Zao Wou-Ki, too, has abandoned the figurative. But his pictures have kept a family resemblance to nature.
It is there. It is not there. What we see cannot be nature. And yet it must be.
But it is quite different. We no longer see it in detail.
Nature captured in the mass.
Still natural, but warmer, more passionate. Telluric.
Still pliant.
Neither strange nor unsettling, but fluid, in warm colours that are not so much colours as lights, splashing streams of light.
Empty of trees or rivers, of woods or hills, but full of cloudbursts, quiverings, burgeonings, of surges and flows, of vaporous blendings of colour that swell, rise and merge.
Nature is beset by new problems, dramatic situations, encroachments.

Henri Michaux, 1957

Written Before Wind

Created in 1954, Wind is seen as Zao Wou-ki's very first abstract painting, but in Untitled (Lot 1005), a watercolour from 1953, we can also see objects turned into abstract symbols. The symbols retain the stylistic characteristics of the Klee period, but are hardly recognizable as objects. Here Zao continues to layer and interweave fine lines, but rather than objective contours they themselves become the primary subject matter. This painting anticipates the Oracle Bone period of the following year. In the early 1950's, Zao Wou-ki refocused on the line. He strove to free himself from the orthodoxies of Ming and Qing-dynasty Chinese painting, but the line remained the foundation of Chinese painting.
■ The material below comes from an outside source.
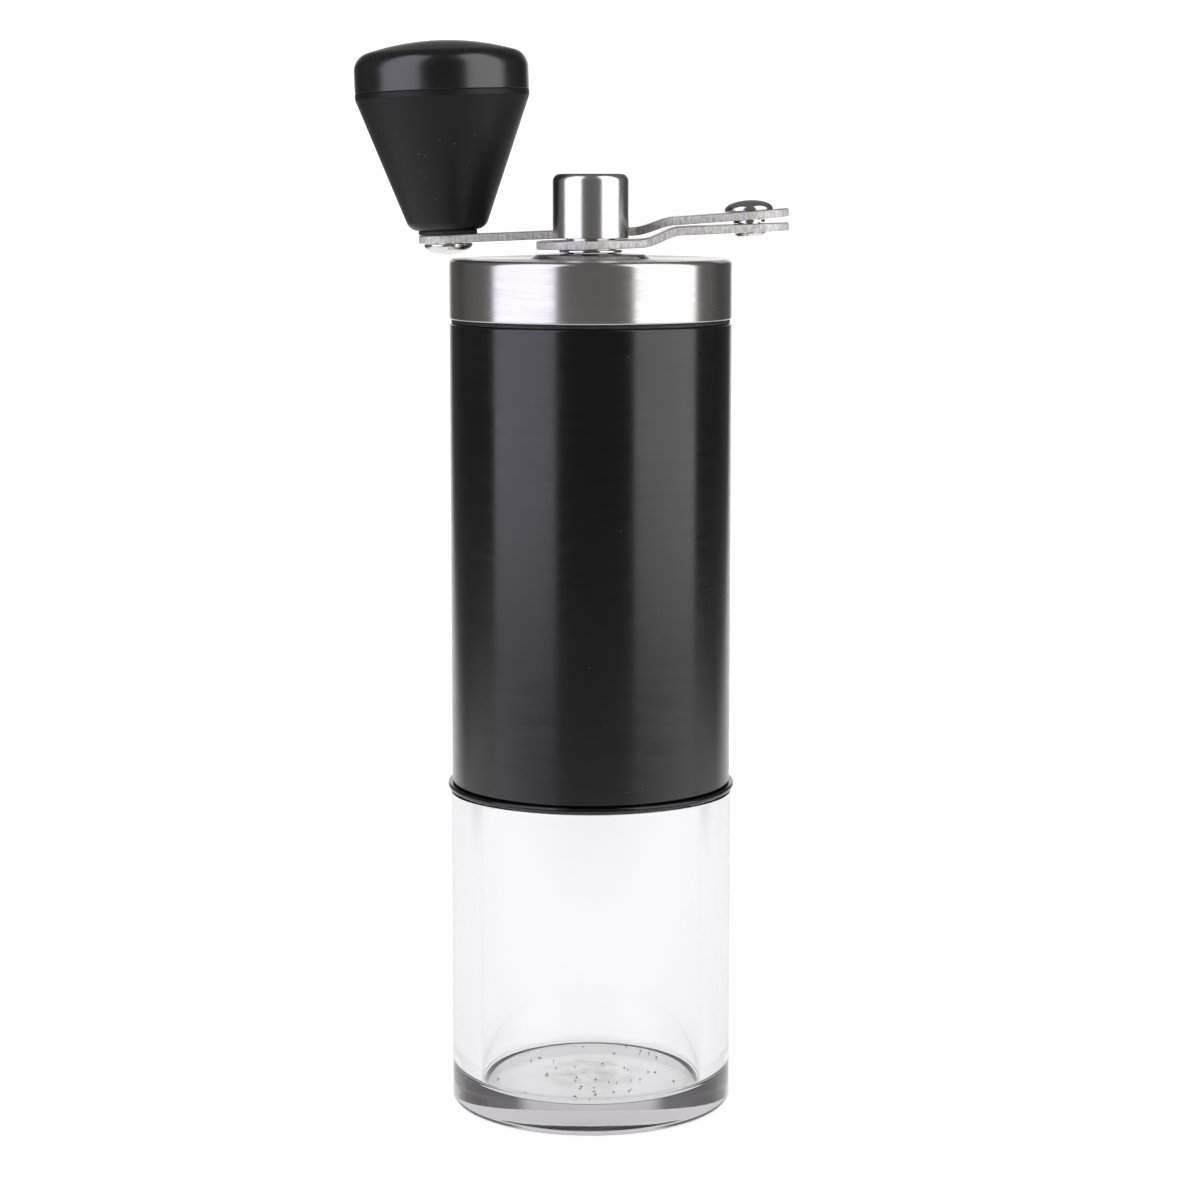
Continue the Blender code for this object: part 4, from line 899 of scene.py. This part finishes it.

Whereas Western painters focused on chiaroscuro and volume, Chinese painters focused on the line and treated it as their primary vehicle of description of expression. Here Zao Wou-ki looks back to the aesthetic traditions of his motherland for inspiration—to the oracle bones of the Shang Dynasty, rubbings of the Han, and the calligraphy and ink paintings of subsequent times. The beauty, archaicizing spirit, minimalist aesthetics, and abstractionism of traditional Chinese writing and painting are all palable in Zao Wou-ki's earliest abstract watercolours.